The old vision of economic growth is dying, and the markets are still reeling from the fallout. This is all bound to take some time to unravel, but in the end, perhaps we will begin once again to define growth as activites that truly create value, rather than just the shuffling of numbers from one column to another. We all know the creation of value when we see it: a farmer coaxing seeds into vegetables for the table, a carpenter building a comfortable bench where you can sit to change your shoes, a barber trimming your hair and making you look presentable again. That's value. When more of it happens, that's growth. It would be good for us to 'officially' define things that way.

For years now debt was okay, because we were certain we'd have no trouble paying it off later. If we wanted to go on a big holiday, we'd access the equity in the house. That's why it's there, right? But as the US housing market tumbles into chaos and global credit markets unwind, we see that later sometimes comes much sooner than we think. As Canadians, we may be able to learn from our southern neighbour's mistakes in time to avoid the worst of the crisis here ... but we, too, are part of the global economy and we will not be exempt. Besides, we too are in the habit of being in debt. Thankfully, the idea that 'debt is no big deal' is dying this winter, as we see the consequences of that belief playing out so painfully across the world. This is reason for hope, though: if we resolve to live within our means, and make every effort to get out of the mess we've created as quickly and safely as we can, we can move into the future with confidence, knowing there is no sword of debt over our heads, waiting to fall. This might just be the wakeup call we need to get our financial houses in order.

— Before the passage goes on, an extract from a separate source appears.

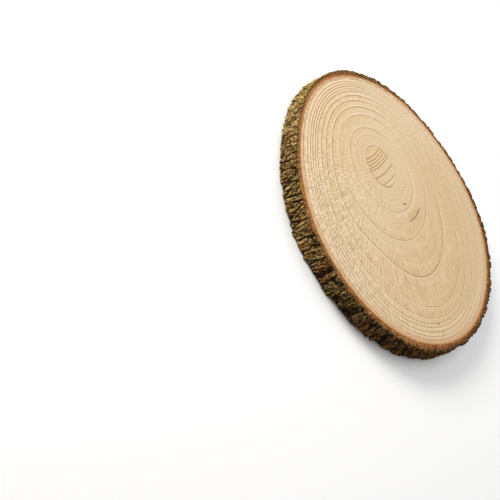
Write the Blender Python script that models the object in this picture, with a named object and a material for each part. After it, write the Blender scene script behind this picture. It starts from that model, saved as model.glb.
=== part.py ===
"""A round slice sawn across a small trunk: a disc of wood held in its ring of furrowed bark.

Metres, +Z up. The slice lies on its sawn underside at z = 0, with the origin in the middle of
that face, where the axis of the trunk's round outline goes through it.
"""
import math

import bmesh
import bpy
from mathutils import Vector, noise

# Sizes of the slice
WOOD_RADIUS = 0.118
THICKNESS = 0.018
BARK_DEPTH = 0.0049
SEAM = 0.0003

# The wood's outline is nearly round. Each wave in it has its number of crests, its height, and
# the angle of a crest in degrees.
WOOD_WAVES = (
    (1, 0.0005, 158),
    (2, 0.0003, -26),
    (3, 0.0017, 53),
    (4, 0.0006, 75),
    (5, 0.0003, 55),
    (6, 0.0003, 13),
)

# The bark's thickness varies round the trunk, by waves that are written in the same way.
BARK_WAVES = (
    (1, 0.0017, 20),
    (2, 0.0004, -85),
    (3, 0.0003, 40),
    (4, 0.0006, -30),
)

# The bark splits into plates along the trunk, with furrows between them that wander. A furrow
# cuts through a share of the bark, and takes up a share of the width of its plates.
PLATE_WIDTH = 0.0085
PLATE_LENGTH = 0.036
PLATE_RISE = 0.0005
FURROW_CUT = 0.33
FURROW_SHARE = 0.28
WANDER = 0.0013
WANDER_SPAN = 0.0080

# Broad uneven swelling of the bark
BULGE = 0.0008
BULGE_SPAN = 0.015

# Finishes
WOOD_COLOUR = (0.74, 0.57, 0.37)
WOOD_ROUGHNESS = 0.6
BARK_COLOUR = (0.13, 0.085, 0.045)
BARK_ROUGHNESS = 0.9

# Blender draws its noise vectors from the clock unless they have a seed. This one puts the
# furrows in the same places in every run.
NOISE_SEED = 1795982288

# Fineness of the surfaces
WOOD_POINTS = 144
BARK_COLUMNS = 600
WALL_ROWS = 7
SHARP_EDGE = 50


def waved(plain, waves, angle):
    """A size that varies round the trunk by waves, at an angle in radians."""
    for crests, height, crest in waves:
        plain += height * math.cos(crests * (angle - math.radians(crest)))
    return plain


def wood_radius(angle):
    """Distance from the outline's centre to the edge of the wood."""
    return waved(WOOD_RADIUS, WOOD_WAVES, angle)


def bark_depth(angle):
    """Thickness of the bark, before its furrows."""
    return waved(BARK_DEPTH, BARK_WAVES, angle)


def furrow(place):
    """How far the bark is split at a place on its outside: 0 on a plate, 1 in a furrow."""
    place = place + WANDER * noise.noise_vector(place / WANDER_SPAN)
    cell = Vector((place.x / PLATE_WIDTH, place.y / PLATE_WIDTH, place.z / PLATE_LENGTH))
    nearest, second = noise.voronoi(cell)[0][:2]
    return 1 - min((second - nearest) / FURROW_SHARE, 1)


def bark_radius(angle, height):
    """Distance from the outline's centre to the outside of the bark."""
    trunk = Vector((WOOD_RADIUS * math.cos(angle), WOOD_RADIUS * math.sin(angle), height))
    split = furrow(trunk)
    depth = bark_depth(angle)
    relief = PLATE_RISE - FURROW_CUT * depth * split * split
    relief += BULGE * noise.noise(trunk / BULGE_SPAN)
    return wood_radius(angle) + SEAM + depth + relief


def material(name, colour, roughness):
    """A plain finish in one colour."""
    finish = bpy.data.materials.new(name)
    finish.use_nodes = True
    shader = finish.node_tree.nodes["Principled BSDF"]
    shader.inputs["Base Color"].default_value = (*colour, 1)
    shader.inputs["Roughness"].default_value = roughness
    shader.inputs["Metallic"].default_value = 0
    return finish


def make_wood():
    """The disc of wood, a filled outline raised to the slice's thickness."""
    outline = bpy.data.curves.new("wood", "CURVE")
    outline.dimensions = "2D"
    outline.fill_mode = "BOTH"
    outline.extrude = THICKNESS / 2
    edge = outline.splines.new("POLY")
    edge.points.add(WOOD_POINTS - 1)
    edge.use_cyclic_u = True
    for number, point in enumerate(edge.points):
        angle = math.tau * number / WOOD_POINTS
        radius = wood_radius(angle)
        point.co = (radius * math.cos(angle), radius * math.sin(angle), 0, 1)
    wood = bpy.data.objects.new("wood", outline)
    wood.location = (0, 0, THICKNESS / 2)
    outline.materials.append(material("wood", WOOD_COLOUR, WOOD_ROUGHNESS))
    return wood


def turned_ring():
    """A plain closed ring of bark: its section turned once around the trunk's axis."""
    inside = WOOD_RADIUS + SEAM
    outside = inside + BARK_DEPTH
    wall = [(outside, THICKNESS * row / (WALL_ROWS - 1)) for row in range(WALL_ROWS)]
    corners = wall + [(inside, THICKNESS), (inside, 0)]
    shape = bmesh.new()
    section = [shape.verts.new((radius, 0, height)) for radius, height in corners]
    sides = [shape.edges.new((section[i - 1], section[i])) for i in range(len(section))]
    bmesh.ops.spin(
        shape,
        geom=section + sides,
        axis=(0, 0, 1),
        angle=math.tau,
        steps=BARK_COLUMNS,
        use_merge=True,
    )
    bmesh.ops.recalc_face_normals(shape, faces=shape.faces)
    ring = bpy.data.meshes.new("bark")
    shape.to_mesh(ring)
    shape.free()
    return ring


def make_bark():
    """The ring of bark: it follows the wood on its inside, and is furrowed on its outside."""
    ring = turned_ring()
    for vertex in ring.vertices:
        x, y, height = vertex.co
        angle = math.atan2(y, x)
        radius = wood_radius(angle) + SEAM
        if math.hypot(x, y) > WOOD_RADIUS + BARK_DEPTH / 2:
            radius = bark_radius(angle, height)
        vertex.co = (radius * math.cos(angle), radius * math.sin(angle), height)
    ring.shade_smooth()
    ring.set_sharp_from_angle(angle=math.radians(SHARP_EDGE))
    ring.materials.append(material("bark", BARK_COLOUR, BARK_ROUGHNESS))
    return bpy.data.objects.new("bark", ring)


def main():
    noise.seed_set(NOISE_SEED)
    for old in list(bpy.data.objects):
        bpy.data.objects.remove(old)
    slice_parts = bpy.data.collections.new("wood_slice")
    bpy.context.scene.collection.children.link(slice_parts)
    for piece in (make_wood(), make_bark()):
        slice_parts.objects.link(piece)


main()
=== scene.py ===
"""The look of a wood slice: pale end grain with its growth rings, in a ring of furrowed bark.

Metres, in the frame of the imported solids: the slice lies on its underside, +Z up. Directions on
the slice are angles from +X, in degrees.
"""
import math

import bpy
import numpy as np
from mathutils import Matrix, Vector, noise


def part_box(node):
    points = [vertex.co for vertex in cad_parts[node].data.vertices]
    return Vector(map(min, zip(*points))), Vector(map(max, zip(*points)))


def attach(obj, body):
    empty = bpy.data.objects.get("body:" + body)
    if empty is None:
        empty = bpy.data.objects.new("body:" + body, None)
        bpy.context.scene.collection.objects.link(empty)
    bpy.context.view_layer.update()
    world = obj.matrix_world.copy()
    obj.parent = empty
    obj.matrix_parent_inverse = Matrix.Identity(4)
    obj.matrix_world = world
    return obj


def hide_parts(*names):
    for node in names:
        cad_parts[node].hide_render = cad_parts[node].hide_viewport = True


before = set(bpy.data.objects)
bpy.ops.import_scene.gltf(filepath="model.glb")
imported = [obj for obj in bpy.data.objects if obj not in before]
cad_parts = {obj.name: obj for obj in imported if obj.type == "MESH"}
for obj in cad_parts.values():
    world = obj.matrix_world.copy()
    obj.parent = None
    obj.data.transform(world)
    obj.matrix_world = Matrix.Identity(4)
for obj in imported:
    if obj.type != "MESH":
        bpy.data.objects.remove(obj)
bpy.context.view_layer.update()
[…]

We have long believed that a 'good job' is the basis for a secure future... you didn't really need to worry about contingency planning, because a good job would see you through. Now, with the auto industry in crisis, Ontario alone is losing thousands of jobs, despite the 'stimulus package' ... and those were 'good jobs'. Working for GM was a guarantee of a lifetime of employment and a good pension but that is disappearing, and taking manufacturing and service industries along with it. Oil prices are down, and the boom in the Alberta oil sands is slowing. Projects are being delayed or cancelled. Where is the hope in this dark time? This is harder to see. Many families will suffer greatly from these changes, and few will have had contigency plans in place. However, for those who accept right now that there is no such thing as a secure job and make plans for coping with job loss before it happens, then there is a cushion created at the bottom of the fall, and it won't hurt so much. We can all reach out to help one another, realizing that we are not immune, and next week, it could be us in need of help. We can share what we have - food and a spare room for a friend unable to pay the rent, knowledge of how to cook cheap but healthy meals from scratch for someone getting by on EI, a spare can of tomatoes dropped in the Food Bank bin at Safeway. There is hope, even in this.

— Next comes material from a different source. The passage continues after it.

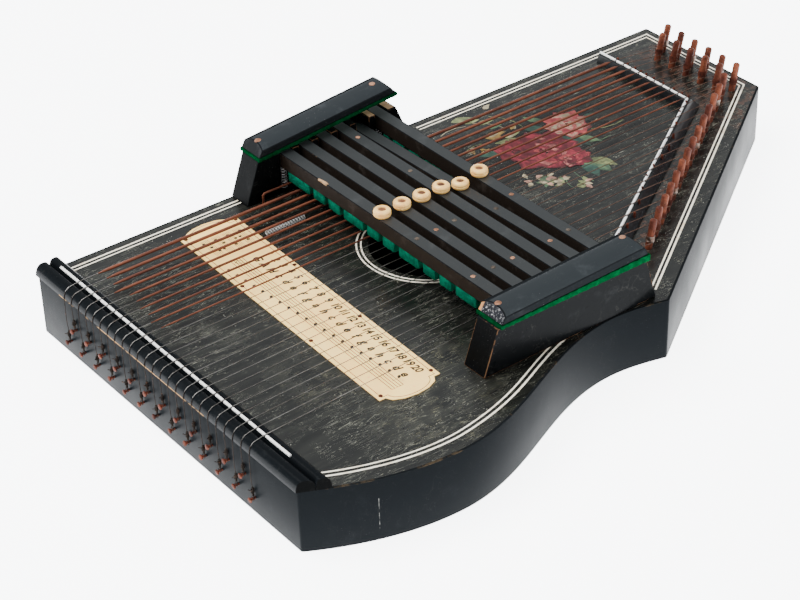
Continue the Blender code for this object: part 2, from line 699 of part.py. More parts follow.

The death of our belief that the future will look much like the recent past, only brighter, is perhaps the most difficult loss of all. We who are parents dream of a future for our children that is even better than our own past. In Canada at least, that past has been free of large scale catastrophes like famine or war or economic disaster. Store shelves have always been stocked, anything we want is a short drive or a quick phone call away. However, it is plain to see that our children will inherit a world much different than the one we grew up in, and vastly different from the one we would have hoped to bequeath to them. Right now, we can't even predict what things will look like in the next few months. Even planning your fuel budget is a gamble: will gasoline cost 78 cents a litre next month, or $1.65? What will 'economic recovery' actually look like? I don't think anyone really knows.

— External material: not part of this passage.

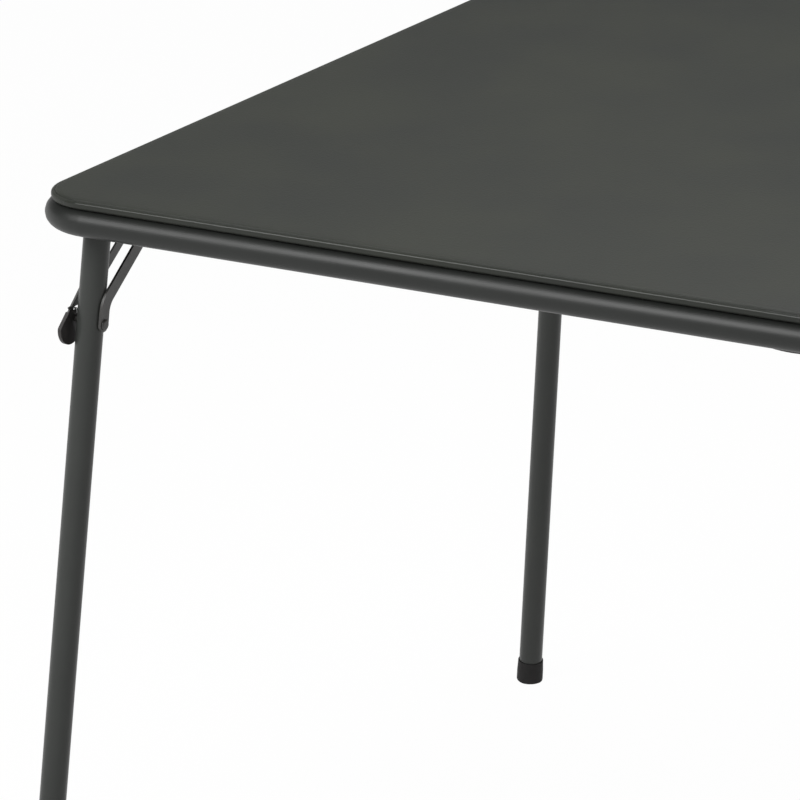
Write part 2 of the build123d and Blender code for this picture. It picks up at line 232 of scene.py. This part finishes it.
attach(foam_piece, "frame")
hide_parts("foam_pad")

# Vinyl cover.
# Grained PVC-coated cloth is stretched over the foam, pinched into a groove, rolled round a
# lip at the board's edge and turned under the panel, where it is glued down as a hem.
hoop_top = 0.703
hem_width = 0.072
turn_radius = 0.003
lip_side = 0.0014
lip_radius = 0.0022
turned_round = quarter(0, 0, turn_radius)
lip_round = quarter(0, 0, lip_radius)
groove = [(0.0026, 0.002), (0.003, 0.0016), (0.0034, 0.0016)]
pad_round = quarter(0.0036, 0.002, 0.0014)
crown = [(0.011, 0.0035), (0.022, 0.00356), (0.036, 0.0036)]

cover, cover_upper, cover_lower = slab(0, hoop_top + turn_radius, lip_side)
step_in(cover, cover_upper, lip_round + groove + pad_round + crown)
step_in(cover, cover_lower, turned_round)
turned_under = list(cover_lower.edges)
bmesh.ops.delete(cover, geom=[cover_lower], context="FACES_ONLY")
opening = bmesh.ops.create_grid(
    cover, x_segments=1, y_segments=1, size=half_panel - hem_width
)
bmesh.ops.translate(cover, verts=opening["verts"], vec=(0, 0, hoop_top))
opening_face = opening["verts"][0].link_faces[0]
hem_edges = list(opening_face.edges)
bmesh.ops.delete(cover, geom=[opening_face], context="FACES_ONLY")
bmesh.ops.triangle_fill(
    cover, edges=turned_under + hem_edges, use_beauty=True, normal=(0, 0, -1)
)
bmesh.ops.recalc_face_normals(cover, faces=cover.faces[:])

# The coating is a half matt grey green. Its real grain, under 1 mm, would not show, so it is
# drawn 1.6 mm wide; hands leave patches of about 110 mm
grained_vinyl, spot = start_material("grained_vinyl")
grain = add_node(
    grained_vinyl, "TexVoronoi", {"Vector": spot, "Scale": 620, "Randomness": 0.9}
)
handling = add_node(grained_vinyl, "TexNoise", {"Vector": spot, "Scale": 9, "Detail": 5})
# Round the lip the grain is pulled flat and glossy; the change lies between two distances
# from the table's middle lines
grain_ends = 0.4272
gloss_starts = 0.4282
sides = add_node(grained_vinyl, "SeparateXYZ", {"Vector": spot})
across = add_node(grained_vinyl, "Math", {0: sides.outputs["X"]}, operation="ABSOLUTE")
along = add_node(grained_vinyl, "Math", {0: sides.outputs["Y"]}, operation="ABSOLUTE")
rim = add_node(
    grained_vinyl, "Math", {0: across.outputs[0], 1: along.outputs[0]}, operation="MAXIMUM"
)
pulled_flat = graded(grained_vinyl, rim.outputs[0], 0.35, 0.08, grain_ends, gloss_starts)
glossy_lip = graded(grained_vinyl, rim.outputs[0], 0.5, 0.16, grain_ends, gloss_starts)
grain_bump = add_node(
    grained_vinyl,
    "Bump",
    {"Height": grain.outputs[0], "Strength": pulled_flat, "Distance": 0.0003},
)
vinyl_look = add_node(
    grained_vinyl,
    "BsdfPrincipled",
    {
        "Base Color": tones(grained_vinyl, handling.outputs[0], "2e302d", "32342f", 0.35, 0.65),
        "Normal": grain_bump.outputs[0],
        "Roughness": glossy_lip,
        "Specular IOR Level": 0.2,
    },
)
end_material(grained_vinyl, vinyl_look)
cover_piece = new_piece("vinyl_skin", cover, grained_vinyl)
thickness = cover_piece.modifiers.new("thickness", "SOLIDIFY")
thickness.thickness = vinyl
thickness.offset = -1
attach(cover_piece, "frame")
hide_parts("vinyl_cover")

# Frame hoop, brackets and catch studs.
# Steel tube and stamped steel, welded together and powder coated: a dark satin plastic
# skin with a fine orange peel, which shows the floor and the lamps as soft bands.
corners = ("front_left", "back_left", "back_right", "front_right")


def powder_coat(name, dark, light, polished, dull, mirror):
    """A baked plastic skin on steel, in two near tones that drift along the piece."""
    # The peel's waves are about 1.1 mm long, and the tones drift over about 80 mm
    coat, spot = start_material(name)
    peel = add_node(coat, "TexNoise", {"Vector": spot, "Scale": 900, "Detail": 2})
    peel_bump = add_node(
        coat, "Bump", {"Height": peel.outputs[0], "Strength": 0.2, "Distance": 0.0002}
    )
    drift = add_node(coat, "TexNoise", {"Vector": spot, "Scale": 12, "Detail": 4})
    skin = add_node(
        coat,
        "BsdfPrincipled",
        {
            "Base Color": tones(coat, drift.outputs[0], dark, light, 0.35, 0.65),
            "Normal": peel_bump.outputs[0],
            "Roughness": graded(coat, drift.outputs[0], polished, dull),
            "Specular IOR Level": mirror,
        },
    )
    end_material(coat, skin)
    return coat


frame_coat = powder_coat(
    "frame_powder_coat", "1c1e1c", "202220", polished=0.4, dull=0.46, mirror=0.4
)
dress(frame_coat, "frame_hoop", "catch_studs")
dress(frame_coat, *[corner + "_leg_bracket" for corner in corners])

# Legs.
# The same kind of steel tube, riveted between each bracket's ears. Its powder coat is a
# lighter grey than the frame's, and mirrors less, so a leg looks evenly grey.
leg_coat = powder_coat(
    "leg_powder_coat", "353735", "3a3c3a", polished=0.34, dull=0.42, mirror=0.32
)
dress(leg_coat, *[corner + "_leg_tube" for corner in corners])

# Foot caps.
# Moulded rubber caps pushed on the legs' ends: a dull black with hardly a mirror in it, and
# a little dust, in blotches of about 6 mm.
rubber, spot = start_material("moulded_rubber")
dust = add_node(rubber, "TexNoise", {"Vector": spot, "Scale": 160, "Detail": 4})
rubber_look = add_node(
    rubber,
    "BsdfPrincipled",
    {
        "Base Color": tones(rubber, dust.outputs[0], "1f1e1e", "2c2b2b", 0.3, 0.7),
        "Roughness": graded(rubber, dust.outputs[0], 0.55, 0.7),
        "Specular IOR Level": 0.2,
    },
)
end_material(rubber, rubber_look)
dress(rubber, *[corner + "_foot_cap" for corner in corners])

# Lever grips.
# The paddles are dipped in liquid vinyl, which sets as a soft black skin, smoother than the
# caps and worn a little shiny by fingers, in smudges of about 8 mm.
dipped_vinyl, spot = start_material("dipped_vinyl")
fingers = add_node(dipped_vinyl, "TexNoise", {"Vector": spot, "Scale": 120, "Detail": 3})
dipped_look = add_node(
    dipped_vinyl,
    "BsdfPrincipled",
    {
        "Base Color": tones(dipped_vinyl, fingers.outputs[0], "343232", "413f3e", 0.3, 0.7),
        "Roughness": graded(dipped_vinyl, fingers.outputs[0], 0.4, 0.55),
        "Specular IOR Level": 0.25,
    },
)
end_material(dipped_vinyl, dipped_look)
dress(dipped_vinyl, *[corner + "_lever_grip" for corner in corners])

# Straps, levers, guides, pins and rivets.
# Stamped and headed steel with a black finish, a little shiny in patches of about 14 mm
# where the pieces rub.
black_steel, spot = start_material("blackened_steel")
rub = add_node(black_steel, "TexNoise", {"Vector": spot, "Scale": 70, "Detail": 5})
black_look = add_node(
    black_steel,
    "BsdfPrincipled",
    {
        "Base Color": tones(black_steel, rub.outputs[0], "343332", "42413f", 0.35, 0.7),
        "Roughness": graded(black_steel, rub.outputs[0], 0.35, 0.5),
    },
)
end_material(black_steel, black_look)
stamped = ("brace_strap", "lock_lever", "slide_guide", "guide_pin")
headed = ("pivot_rivet", "brace_rivet")
for piece in stamped + headed:
    dress(black_steel, *[corner + "_" + piece for corner in corners])

# Lever springs and panel screws.
# Spring wire and screws with a bright zinc plate, gone a little dull in clouds of about
# 3 mm.
zinc, spot = start_material("zinc_plate")
clouds = add_node(zinc, "TexNoise", {"Vector": spot, "Scale": 300, "Detail": 3})
zinc_look = add_node(
    zinc,
    "BsdfPrincipled",
    {
        "Base Color": tones(zinc, clouds.outputs[0], "8f9090", "b4b5b3", 0.3, 0.7),
        "Metallic": 1.0,
        "Roughness": graded(zinc, clouds.outputs[0], 0.28, 0.42),
    },
)
end_material(zinc, zinc_look)
dress(zinc, "panel_screws", *[corner + "_lever_spring" for corner in corners])

# Floor.
# A seamless white floor, lit by the lamps. The eye and mirrors see nearly all of it as plain
# white, with the table's soft shadow left on it.
floor_reach = 12
white_share = 0.98


def seen_by(look):
    """A 1 where the eye sees the look, and a 1 where a mirror or a clear piece does."""
    ray = add_node(look, "LightPath", {})
    mirror = add_node(
        look,
        "Math",
        {0: ray.outputs["Is Glossy Ray"], 1: ray.outputs["Is Transmission Ray"]},
        operation="MAXIMUM",
    )
    return ray.outputs["Is Camera Ray"], mirror.outputs[0]


floor_look, spot = start_material("white_floor")
eye, mirror = seen_by(floor_look)
matt = add_node(floor_look, "BsdfDiffuse", {"Color": linear("f4f4f2")})
plain_white = add_node(floor_look, "Emission", {"Color": linear("ffffff"), "Strength": 1.0})
seen = add_node(floor_look, "Math", {0: eye, 1: mirror}, operation="MAXIMUM")
whiteness = add_node(
    floor_look, "Math", {0: seen.outputs[0], 1: white_share}, operation="MULTIPLY"
)
seen_floor = add_node(
    floor_look,
    "MixShader",
    {0: whiteness.outputs[0], 1: matt.outputs[0], 2: plain_white.outputs[0]},
)
end_material(floor_look, seen_floor)
floor_mesh = bmesh.new()
bmesh.ops.create_grid(floor_mesh, x_segments=1, y_segments=1, size=floor_reach)
floor = new_piece("floor", floor_mesh, floor_look)

# Surround and lamps.
# The eye sees a white surround. Mirrors see it white at the horizon and dark overhead, and it
# lights the table only weakly: two softboxes do that, one over the top, one in front.
white_up_to = 0.05
dark_from = 0.25
dark_level = 0.065
fill_level = 0.1
surround = bpy.data.worlds.new("surround")
bpy.context.scene.world = surround
surround.use_nodes = True
surround.node_tree.nodes.clear()
eye, mirror = seen_by(surround)
direction = add_node(surround, "TexCoord", {}).outputs["Generated"]
height = add_node(surround, "SeparateXYZ", {"Vector": direction}).outputs["Z"]
ceiling = graded(surround, height, 1.0, dark_level, white_up_to, dark_from)
mirrored = add_node(surround, "Math", {0: mirror, 1: ceiling}, operation="MULTIPLY")
looked_at = add_node(surround, "Math", {0: eye, 1: mirrored.outputs[0]}, operation="MAXIMUM")
strength = add_node(
    surround, "Math", {0: looked_at.outputs[0], 1: fill_level}, operation="MAXIMUM"
)
sky = add_node(
    surround, "Background", {"Color": linear("ffffff"), "Strength": strength.outputs[0]}
)
add_node(surround, "OutputWorld", {"Surface": sky.outputs[0]})


def softbox(name, place, aim, width, height, energy):
    """A lamp of soft white light: a level rectangle that faces the point it is aimed at."""
    data = bpy.data.lights.new(name, "AREA")
    data.energy = energy
    data.shape = "RECTANGLE"
    data.size = width
    data.size_y = height
    lamp = bpy.data.objects.new(name, data)
    way = Vector(aim) - Vector(place)
    turn = way.to_track_quat("-Z", "Y").to_matrix().to_4x4()
    lamp.matrix_world = Matrix.Translation(place) @ turn
    bpy.context.scene.collection.objects.link(lamp)


softbox(
    "top_softbox", place=(0.0, 0.5, 2.5), aim=(0.0, -0.1, 0.7), width=1.2, height=1.2, energy=36
)
softbox(
    "front_softbox",
    place=(-0.9, -2.05, 2.25),
    aim=(-0.1, -0.45, 0.7),
    width=2.0,
    height=1.4,
    energy=64,
)
bpy.context.scene.view_settings.view_transform = "Standard"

Despite all the uncertainty about the future, though, this is where hope shines brightest. Our children have open minds, and they can learn new ways of living. They can, indeed, teach us old-fashioned grownups new ways of seeing the world in all of it's beauty and wonder. Have you ever watched a little child play with a cardboard box and wondered why you spent all that money on the toy when all they really wanted was the box? Maybe now we will come to realize that simple pleasures are, indeed, the best. We can take this chance to see the world through the eyes of our children.

To a child, it is very cool to eat carrots you grew in your back yard all by yourself.
Why not try it?

To a child who has known nothing different, taking your own shopping bags to the store is normal, and getting plastic bags is weird.
Why not get into the habit of keeping cloth bags in your car now?

To a child, it is easy to care about the polar bears losing their ice, and to care enough to want to do something about it.
Why don't you drive a little less, turn the heat down a notch,
and reduce your contribution to global warming?


We grownups are tempted to say, "Oh, nothing I can do will make a difference." But you see, it can. It does. Your one choice may not make enough difference to tip the scales back over, that's true. But the scales are affected by every choice that is made, and every wise choice is a declaration of hope in a dark winter.

Light the candles. They are hope in the darkness.

Make yours shine as brightly as it can. It matters.